Alors, on coupe ou pas en santé ? À chaque nouvel exemple de budget sabré, la réponse gouvernementale est implacable : l’objectif est « purement administratif » et il y a moyen de l’atteindre « sans toucher aux services ». Mais que ceux qui, de l’intérieur, prétendent le contraire se le tiennent pour dit : c’est la porte s’ils protestent. Bonjour le débat éclairé !
Interrogée mardi sur les compressions budgétaires en santé publique révélées par Le Devoir, la ministre Luce Charlebois, déléguée à la Réadaptation, à la Protection de la jeunesse et à la Santé publique, avait du mal à cacher son agacement. Il s’agit simplement d’« efforts d’optimisation » demandés à tous, a-t-elle dit, ajoutant que si « les autres sont capables, pourquoi pas eux ». Il n’est « nullement question de couper dans la prévention », que la santé publique trouve autre chose. Air connu.

Pourtant, l’impression reste qu’on joue sur les mots, ne serait-ce qu’en raison du silence imposé à tous ces dirigeants du réseau que la réforme de la santé du ministre Gaétan Barrette bouscule sans ménagement. Ce silence est politique : ce n’est pas pour rien qu’en coulisse, des ministres menacent de congédiement les opposants de l’intérieur à leurs projets.

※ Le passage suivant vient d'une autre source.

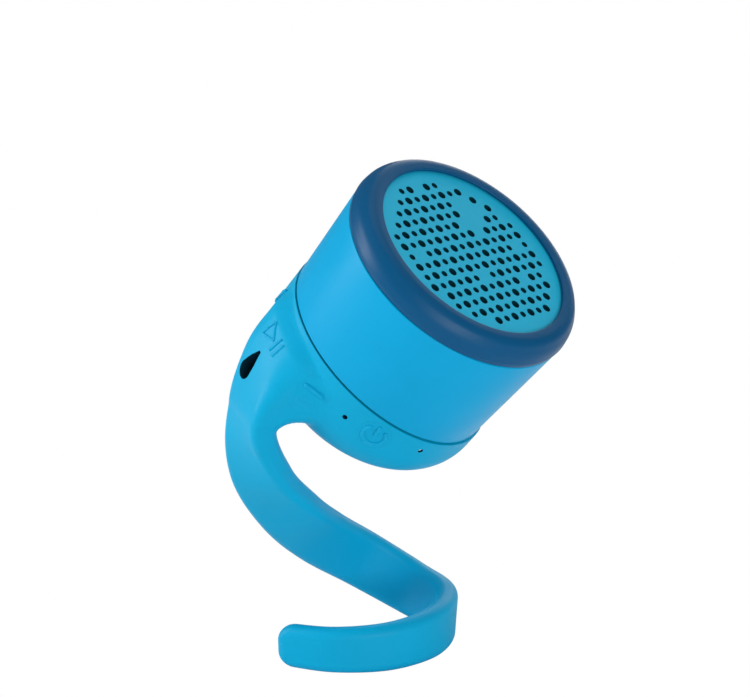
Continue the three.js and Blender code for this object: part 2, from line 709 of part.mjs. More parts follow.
const ground = solid(new THREE.BoxGeometry(400, 400, 50).translate(0, 0, -25));
const bendAt = (i) => rootRun + i * linkLength;
const coreFrom = (i) => bendAt(i) + strapSize(bendAt(i)).thickness / 2 + runGap + 0.8;

function makeTail() {
  for (let i = 0; i < links; i += 1) {
    const [from, to] = [bendAt(i), bendAt(i + 1)];
    const last = i === links - 1;
    const coreTo = last ? to - 7 : to - 1.2;
    let link = cut(solid(strap(from, to)), solid(barrel(from, runGap, false)));
    if (!last) link = join(link, solid(barrel(to, 0, true)));
    link = cut(link, solid(rod(coreRadius + seatGap, from, coreTo + seatGap)), ground);
    place(`tail_link_${i + 1}`, shapeOf(link), look.boot, stand);
    place(`tail_core_${i + 1}`, rod(coreRadius, coreFrom(i), coreTo), look.steel, stand);
  }
}

// ---------------------------------------------------------------- boot
// a teardrop drawn in the y-z plane, round end down, and pushed along x
function teardrop(from, to) {
  const r = slotWidth / 2;
  const shape = new THREE.Shape();
  shape.moveTo(0, slotLength - r).lineTo(-r * 0.92, r * 0.4)
    .absarc(0, 0, r, Math.PI * 0.87, full + Math.PI * 0.13);
  return new THREE.ExtrudeGeometry(shape, { depth: to - from, bevelEnabled: false, curveSegments: 6 })
    .rotateX(Math.PI / 2).rotateZ(Math.PI / 2).translate(from, 0, r - slotLength / 2);
}

function makeBoot() {
  const outer = solid(turned([
    [0, 0], ...quarterRound(bootCorner, cornerCentre, cornerHeight),
    [bootRadius, 3 * seamHeight], [0, 3 * seamHeight],
  ], bigRound));
  const inner = solid(turned([
    [0, bootWall], ...quarterRound(bootCorner - bootWall, cornerCentre, cornerHeight),
    [bootInner, 3 * seamHeight + 1], [0, 3 * seamHeight + 1],
  ], bigRound));
  const root = solid(strap(0, bendAt(0)).applyMatrix4(intoPod));
  const knuckle = solid(barrel(bendAt(0), 0, true).applyMatrix4(intoPod));
  let boot = cut(join(outer, root, knuckle), inner, aboveSeam(-seamWidth / 2));
  boot = cut(boot, solid(roundPod(teardrop(cavityRadius, bootRadius + 14), slotAngle, slotHeight)));
  for (const { angle, radius } of keys) boot = cut(boot, wallHole(radius + runGap, angle, keyHeight));
  for (const angle of [micAngle, lightAngle]) boot = cut(boot, wallHole(pinholeRadius, angle, keyHeight));
  place('boot', shapeOf(boot), look.boot);
}

// ---------------------------------------------------------------- assembly
makeHousing();
makeBezel();
makeGrille();
makeMesh();
makeDriver();
makeElectronics();
makeLeads();
makeKeys();
makeBoot();
makeTail();

const group = new THREE.Group();
group.add(pod, stand);
group.updateMatrixWorld(true);
const box = new THREE.Box3().setFromObject(group, true);
const middle = box.getCenter(new THREE.Vector3());
group.position.set(-middle.x, -middle.y, -box.min.z);

// where the tail bends: a point on each hinge line and its direction
group.userData.bends = [...Array(links).keys()].map((i) => {
  const { centre, across } = tailFrame(bendAt(i));
  return { at: centre.add(group.position).toArray(), axis: across.toArray() };
});

export default group;
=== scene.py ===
"""A shower speaker: a round body in a silicone boot whose tail curls round to make a stand."""
import json
import math

import bmesh
import bpy
import numpy as np
from mathutils import Matrix, Vector


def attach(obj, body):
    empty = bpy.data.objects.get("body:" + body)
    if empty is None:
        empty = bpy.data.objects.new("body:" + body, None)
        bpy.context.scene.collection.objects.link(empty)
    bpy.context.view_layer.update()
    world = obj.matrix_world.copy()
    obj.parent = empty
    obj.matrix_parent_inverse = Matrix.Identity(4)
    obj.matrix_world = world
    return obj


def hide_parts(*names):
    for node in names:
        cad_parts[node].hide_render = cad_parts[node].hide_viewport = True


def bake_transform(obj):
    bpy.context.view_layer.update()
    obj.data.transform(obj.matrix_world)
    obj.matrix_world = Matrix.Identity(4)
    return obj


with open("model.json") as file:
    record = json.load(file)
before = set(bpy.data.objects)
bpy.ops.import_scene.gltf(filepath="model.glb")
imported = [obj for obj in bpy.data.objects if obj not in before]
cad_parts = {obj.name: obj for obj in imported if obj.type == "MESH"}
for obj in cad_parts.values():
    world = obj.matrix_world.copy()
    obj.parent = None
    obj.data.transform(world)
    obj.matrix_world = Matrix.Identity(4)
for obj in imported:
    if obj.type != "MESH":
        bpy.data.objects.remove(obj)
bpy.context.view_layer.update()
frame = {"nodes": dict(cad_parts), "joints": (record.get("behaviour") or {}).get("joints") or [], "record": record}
record = frame["record"]
nodes = frame["nodes"]
joints = {j["name"]: j for j in frame["joints"]}
MM = 0.001
GAP = 0.3                         # between neighbouring pieces, millimetres

# ---------------------------------------------------------------- sizes, millimetres
POD_TILT, POD_HEADING, POD_SPIN = 42.2, -39.9, -103.3
POD_BASE = (-5.4, 6.2, 63.6)
POD_HEIGHT = 56
BOOT_RADIUS, BOOT_WALL, BOOT_CORNER = 30.2, 2, 12
SEAM_HEIGHT, SEAM_TILT, SEAM_WIDTH = 18.8, 8.8, 0.5
SEAM_RADIUS, SHELL_TOP_RADIUS, SHELL_TOP = 29.75, 31.2, 50.4
LEDGE_TOP, LEDGE_RADIUS, LEDGE_DEPTH = 46.5, 25, 3     # the driver's flange sits here
SHELL_INNER, MOUTH_RADIUS, WALL_IN_BOOT = 28.3, 28.9, 1.8
TAPER_FROM = 26                   # the cavity is straight up to here
BEZEL_RADIUS, BEZEL_MOUTH = 31.5, 25.6
GRILLE_RADIUS, GRILLE_THICKNESS = 27.4, 1.6
HOLE_PITCH, BIG_HOLE, SMALL_HOLE, HOLE_FIELD = 3.13, 2.15, 1.65, 23.6
GRID_TURN, GRID_SHIFT = 12.3, (1.8, 1.5)
BARE_PATCH = [(-4, -3), (-3, -3), (-2, -3), (-5, -4), (-4, -4), (-3, -4), (-4, -5), (-3, -5)]
OVER_SUPPORTS = [
    (-7, 3), (-4, 3), (0, 2), (-6, 0), (5, -1), (-3, -2), (-7, -3), (-6, -5), (-5, -6), (-4, -7), (-3, -7),
    (0, -7), (3, -7),
]
KEY_HEIGHT = 15.9
KEYS = {"play": (-8, 4.9), "volume_down": (21, 3.9), "volume_up": (-37, 3.9), "power": (55, 4.3)}
PINHOLE_RADIUS = 0.65
PINHOLES = (39, 80.4)
SLOT_ANGLE, SLOT_HEIGHT, SLOT_LENGTH, SLOT_WIDTH = -8, 6.5, 10, 5
SOCKET_HEIGHT = 8.0
TAIL_ROUTE = [
    ((-17.7, -14, 83.3), (0.4, -0.64, -0.65)),
    ((-25.3, -14.3, 73.6), (0.42, -0.8, -0.45)),
    ((-30.2, -15.9, 63.2), (0.43, -0.88, -0.18)),
    ((-28.3, -11.3, 47.3), (0.83, -0.56, 0.05)),
    ((-21.7, -3.1, 34.7), (0.9, -0.22, 0.37)),
    ((-14, 8, 24.3), (0.74, -0.02, 0.68)),
    ((-3.1, 15.9, 15.2), (0.53, 0.1, 0.84)),
    ((9.7, 13.6, 8.1), (0.35, 0.07, 0.94)),
    ((18, 1.6, 6.85), (0.1, 0, 1)),
    ((15.4, -12.4, 6.4), (0, 0, 1)),
    ((4.5, -22.3, 6), (0, 0, 1)),
    ((-9.7, -24, 5.55), (0, 0, 1)),
    ((-24, -18.9, 5.15), (0, 0, 1)),
]
STRAP_WIDTH, TIP_WIDTH = 19.6, 10.9
STRAP_THICKNESS, TIP_THICKNESS, STRAP_EDGE = 7.2, 5, 2.5
ROOT_NARROWING, ROOT_BLEND = 6, 24
TIP_ROUND = 4.5
ROOT_RUN, LINKS = 35, 6
NECK_CUT = 31.0                   # where the boot's piece ends and the tail's skin starts
FILLET = 16.0                     # how softly the strap grows out of the boot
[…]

En santé publique, c’est pire car ils doivent se taire à un autre titre : fini la portion de leur mandat qui leur enjoint d’aborder des sujets sensibles, de ceux qui dérangent les politiciens et les brasseurs d’affaires. Les mines, le jeu, les îlots de chaleur en ville, toute la panoplie des questions environnementales, le gouvernement ne veut plus rien entendre de la part de ses spécialistes en santé publique ! Au lieu de voir là des avis d’experts, les libéraux ont décidé de les considérer comme des politiciens en devenir qui n’ont qu’à se faire élire s’ils veulent parler. « Mettez votre face sur un poteau », aurait dit la ministre Charlebois. Bonjour liberté professionnelle : l’air d’Ottawa souffle bel et bien sur le Québec.

Donc le gouvernement Couillard se sent menacé par ses cadres de la santé, autant dès lors les accuser du pire des péchés, celui que les populistes aiment nommer : la bureaucratie. Tous des technocrates ! Ça aide à leur enlever toute crédibilité, à faire oublier, par exemple, qu’un directeur de santé publique, c’est un médecin, pas un diplômé d’une faculté de gestion. Ses décisions ont un impact direct sur la santé des populations : 30 % de coupes dans leurs budgets (à noter que la ministre Charlebois jouait mardi sur les chiffres, histoire de mieux noyer la coupe à venir), ce sont des services qui partent.

Mais ce sont des services qui n’intéressent pas le gouvernement. Comme le notait la protectrice du citoyen lors de son passage en commission parlementaire sur le projet de loi 10, en vertu duquel le ministre Barrette entend modifier toute la gouvernance du réseau de la santé, on voit déjà les budgets destinés aux besoins psychosociaux glisser vers « la mission médico- hospitalière ». Avec le projet de loi, le risque est accentué de façon majeure. La prévention en santé a toujours eu du mal à tenir sa place, elle relève maintenant de l’accessoire. Le ministre Barrette répète qu’il veut se concentrer sur l’essentiel, et on comprend bien il s’agit des soins, rien d’autre. Déjà cet été, on avait appris que la santé publique subirait plus de compressions que bien d’autres enveloppes de son ministère.

« En santé, ce n’est pas un endroit où on fait de la petite politique », avait dit le ministre Barrette quand, fin juin, il avait ouvert la séance d’étude de crédits de son ministère. De fait, ses choix relèvent plutôt de la politique avec un grand P, celle dont Stephen Harper trace depuis des années le sillon : on ne discute plus, on suit le meneur car il est le seul à avoir raison.